We were both sold. Anyway, it's an amazing book and y'all should seek it out. It's like if Gabriel Garcia Marquez was born 25 years ago and listened to a lot of Sonic Youth. Or it's like Francesca Lia Block if Tori Amos never existed. Or it's like Jonathan Safran Foer but with a lot more kittens and horror movies. Or it's like nothing I've ever read, and it makes me want to write more than anything I've read in a long time. Here are a couple excerpts that will explain this book better than I can...

"There's something evil about a world in which I can think of a hundred jobs I'd like, and none of them will support me. Puppy rancher, wild mushroom collector, designer of fantasy postal stamps, incense critic. I'd like to run a sticker museum, where I'd curate shows: The History of Scratch and Sniffs, or Great Designs: Stars and Rainbows. But who would come?"

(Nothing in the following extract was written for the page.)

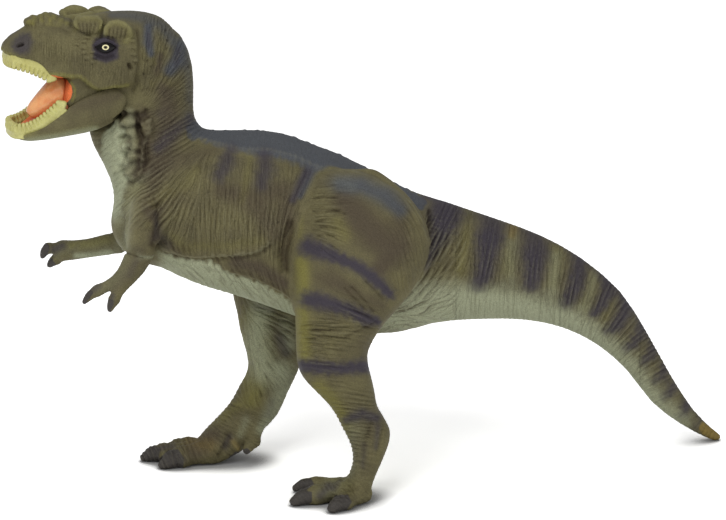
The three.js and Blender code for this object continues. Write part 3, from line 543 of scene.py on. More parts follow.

I used to play a lot of Burgertime. I was living by myself in the Mojave Desert, and coyotes had just eaten my cat. Burgertime is a Nintendo game where the player is Chef Pepper, best burger-maker in the world. Chef Pepper positions buns so that lettuce, tomatoes, and yellow cheese will fall onto them from outer space. Since the game design is so primitive, the ingredients are chunky and squared and the colors are flat. The lettuce doesn't have the real thing's multiple shades of green. The buns are solid brown, and their rounded edges look zigzaggy, as if they're cross-stitched. Since Burgertime is my favorite video game, I sometimes think I should embroider a quilt covered with hamburgers and Chef Pepper's arch villians: Mr. Hot Dog, Mr. Pickle, and Mr. Egg. Quilts are also useful weapons in the fight againt loneliness.


It's honestly not all as cutesy as that. There's a lot of death and sex and fur and blood and sadness, but (just like real life) there are also unicorns and dinner parties. Wide Eyed. Trinie Dalton. Read it up!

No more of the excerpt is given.